Hmmm, I think I should have a copy somewhere on my shelves.
We love the galahs that come everyday to our property in Ilparpa.We enjoy their noise and chatter and they have a special relationship with the dog, it is such a daily laugh.
@ Mike Gillam: My attempt at a book has the following sentence: Cyperus bulbosus, the so-called bush onions, are in serious decline as a result of the introduction and rapid spread of buffel grass.
You don’t mention buffel grass – did I get it wrong?
Charlie, many thanks for posting the poem by Dave Berman, a work of true Centralian genius but he’s not the cartwheeling galahs poet I’m searching for.
His was hardly an epic work such as Berman’s or even a sonnet, more a very short poem, perhaps less than a dozen lines.

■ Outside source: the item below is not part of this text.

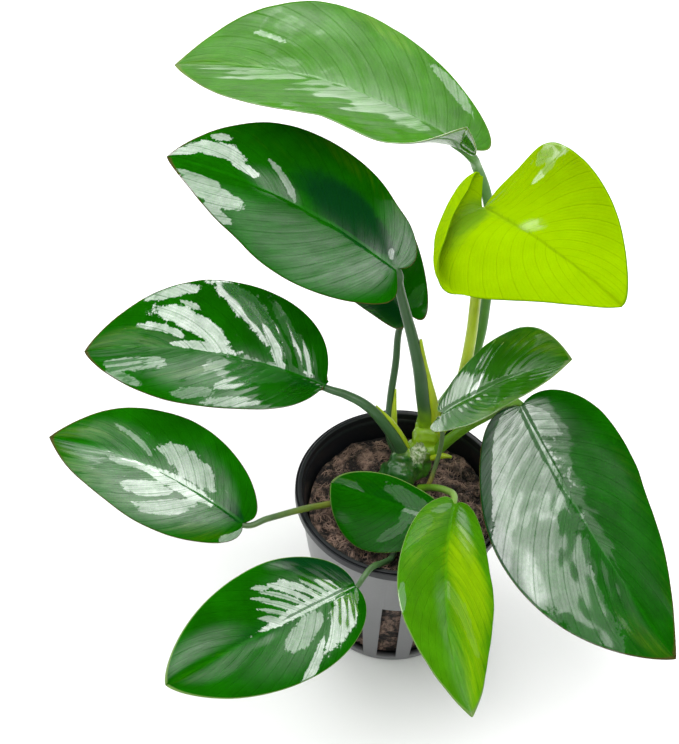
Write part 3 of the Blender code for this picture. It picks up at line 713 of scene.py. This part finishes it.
def make_blade(name, leaf, settings, material, slot):
    """A fine grid laid over the leaf's surface, quilted by its veins and thickened."""
    bpy.ops.object.select_all(action="DESELECT")
    bpy.ops.mesh.primitive_grid_add(x_subdivisions=ROWS, y_subdivisions=COLUMNS, size=2.0)
    blade = bpy.context.object
    count = len(blade.data.vertices)
    fields = {key: [] for key in ("vein", "share", "rib", "margin", "wet", "glare", "bloom",
                                  "darker", "yellower")}
    lifts, places = [], []
    seed = Vector((leaf.length, leaf.width, leaf.heading))
    # Each grid point goes to its place on the leaf, and its fields are noted.
    for vertex in blade.data.vertices:
        done, across = (vertex.co.x + 1) / 2, vertex.co.y
        angle = SINUS_ANGLE + (TIP_ANGLE - SINUS_ANGLE) * done
        lay = rolled if leaf.scroll and across < 0 else Leaf.at
        point, x, off_rib, off_margin = lay(leaf, angle, across)
        share = abs(across)
        along = done - VEIN_SWEEP * share
        phase = along * settings.vein_pairs + (VEIN_SHIFT if across > 0 else 0.0)
        inward = min(share / SWELL_INSET, 1.0) * (1 - share ** 5)
        swell = abs(math.sin(2 * math.pi * phase)) ** SWELL_SHAPE - SWELL_LEVEL
        start = WAVE_STARTS[0 if across > 0 else 1]
        wave = math.sin(2 * math.pi * (WAVES * x + start) + leaf.heading)
        broad, small = (noise.noise(point / size + seed) for size in LUMP_SIZES)
        lump = LUMP_LIFT * (broad + 0.4 * small)
        groove = GROOVE_DEPTH * math.exp(-(off_rib / GROOVE_WIDTH) ** 2) * max(1 - x, 0.0) ** 0.4
        lifts.append(leaf.quilt * inward * swell - groove
                     + (leaf.wave * share ** 2.5 * wave + lump) * math.sin(angle))
        vertex.co = point * MM
        places.append(x)
        wet, glare = marked(WET[name], along, across)
        for key, value in (("vein", phase + ABOVE_ZERO), ("share", share), ("rib", off_rib),
                           ("margin", off_margin), ("wet", wet), ("glare", glare)):
            fields[key].append(value)
        for key, marks in (("bloom", BLOOM), ("darker", DARKER), ("yellower", YELLOWER)):
            shape, level = marked(marks.get(name, ()), along, across)
            fields[key].append(shape * level)
    for key, values in fields.items():
        write_attribute(blade, key, values)
    blade.data.update()
    # The face gets its relief, and the underside its midrib and thinner margin.
    normals = [vertex.normal.copy() for vertex in blade.data.vertices]
    for vertex, normal, lift in zip(blade.data.vertices, normals, lifts):
        vertex.co += normal * lift * MM
    solid = blade.modifiers.new("thickness", "SOLIDIFY")
    solid.thickness = settings.thickness
    solid.offset = -1.0
    apply_modifiers(blade)
    for i in range(count):
        thin = 1 - MARGIN_THIN * math.exp(-fields["margin"][i] / MARGIN_WIDTH)
        ridge = settings.rib_depth * math.exp(-(fields["rib"][i] / RIDGE_WIDTH) ** 2)
        ridge *= max(1 - places[i], 0.0) ** 0.7 * min(max(places[i] / RIDGE_START + 1, 0.0), 1.0)
        drop = settings.thickness * thin + ridge
        blade.data.vertices[count + i].co = blade.data.vertices[i].co - normals[i] * drop
    blade.data.shade_smooth()
    return finish_piece(blade, f"blade_{name}", material, slot, f"leaf_{name}")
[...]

Also less focussed on comic tragedy, more in tune with the essay theme of a touch of light! I think the man lived in the golf course estate. Hoping I can post his poem next week.
You’re quite right Frank. For the sake of accuracy, both grasses played a role in the demise (almost) of Cyperus bulbosus in a great many alluvial floodplains.
In the Todd River, I feel sure the couch grass did most of the initial damage through the 70s and early 80s before buffel marched into the space to become the dominant pest.
Thanks Mike for your prompt reply. The context of that sentence was: “Wendy recalls that on an occasion when she and some friends visited Wanipi exploration camp, the Yapa women and children dug up a large quantity of janmarda in the grassy enclosure.
“Cyperus bulbosus the so-called bush onions are in serious decline as a result of the introduction and rapid spread of buffel grass. Just as buffel grass is choking the janmarda, so too is Kardiya society choking Yapa culture.”
I guess I can leave that as is.
Good luck with the poem. Something to look forward to.
Perhaps this may be helpful.
Thanks Mike. Wonderful story. Stunning pics. Your article and John Williamson’s “Galleries of Pink Galahs” are in perfect, beautiful synergy.